Even though the first college applications deadline won’t come around until about mid-October, now is the perfect time to start thinking about college. Spring break is right around the corner, and it’s a great opportunity to take the time to visit colleges in-person or virtually. But how do you visit colleges if you have no idea what you want to major in or where you want to study? Well, this is the guide for you.

Step 1: Brainstorm the Basics

In order to decide where to start looking, first answer the following questions:

  • What is my geographic range? I always tell my students to think in terms of hours away from home as opposed to selecting certain states, because that could unintentionally knock out great schools before they even see them. For example, within a four-hour drive of Beekman here in New York City, students can visit colleges in New Jersey, Pennsylvania, Delaware, Maryland, Connecticut, Rhode Island, and Massachusetts. As a lifelong New Jersian, it pains me when my students say “not Jersey,” because that knocks out Princeton and Rutgers. So again, I urge you to think about hours away instead of selecting states.
  • Do I want to be at a small, medium, or large college? This is a big one. In this case, I tell my students to think about this in terms of relationships with professors and overall independence. In general, larger colleges will give students more independence, but that also comes with less academic oversight. Meeting with an advisor and getting to know your professors at a large school can be challenging. Smaller colleges definitely offer a little more TLC in the “helping you find your way” department, but some students find having a smaller, more tight-knit campus overwhelming. It’s extremely important to think about this, as it can help focus your list.
  • What type of institution should I attend? The beauty of the college system is that there really is a college for everyone, and one way to think about this is the type of institution you want to attend. While there are more categories than this, colleges generally break down into Liberal Arts Institutions (like the name, you will study a little bit of everything in addition to your major), Institutes of Technology (students focus more on tech than the humanities), Research Institutions (I think of these as being in between Liberal Arts and Tech Institutes, where students will study core curriculum and then focus deeply on their major), and Art Institutes (where students focus mainly on the arts).
  • Do I have any special considerations? Are you an artist, sports-person, engineer, etc? Is religion important to you? Race? Gender? As I said earlier, there is a school for everyone, so ask yourself if there is anything you value that is a deal breaker in terms of what you need at a college or the kind of community you’re seeking.
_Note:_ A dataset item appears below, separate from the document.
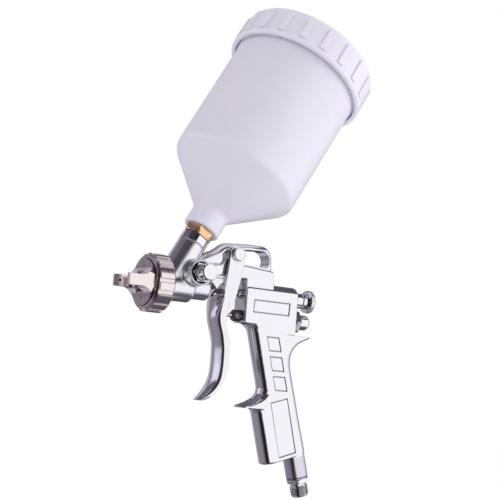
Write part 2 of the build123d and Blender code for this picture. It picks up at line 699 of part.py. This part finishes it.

Step 2: Utilize College Board Big Future: http://https://collegesearch.collegeboard.org/home

College Board Big Future’s “College Search” tool is actually my go-to for helping students with their list. To use it, just insert your parameters (these include distance, possible major, how difficult it is to get in, etc.) and it will create a list for you! From there, you can start deciding what schools to start visiting.

Step 3: Plan a Virtual or In-Person Visit

Visiting colleges virtually and in-person is so useful for a variety of reasons; the most obvious of these is that students get to learn about the colleges. Another hidden benefit of attending these events is that it begins the process of “demonstrated interest.” Colleges track how many times applicants interact with them, so attending tours and info sessions shows the colleges that you’re interested.

So how do you set these tours and info sessions up? Students laugh when I tell them this, but in order to figure out how/when to visit, I literally Google it. For example, if I wanted to find out if Lafayette College is running virtual info sessions, I search “Virtual Info Sessions Lafayette,” and nine times out of ten, it takes me right to a calendar of virtual events. The same goes for on-campus tours and info sessions, but in that case, I either go to the “Visit” page for colleges, or I search “In-Person Info Sessions ‘X’ College.”

Step 4: Reevaluate and Revise Your List

After you’ve visited a few colleges, you will quickly get a sense of what you like and don’t like about colleges in terms of academics and campus culture. Once students have taken this first step, we reevaluate their interests and revise their list to add schools that are more aligned with their wants and values, and take off the colleges we know won’t be good fits. From there, try to continue visiting virtually and plan a few visits for the late spring and early summer, and you will be in great shape!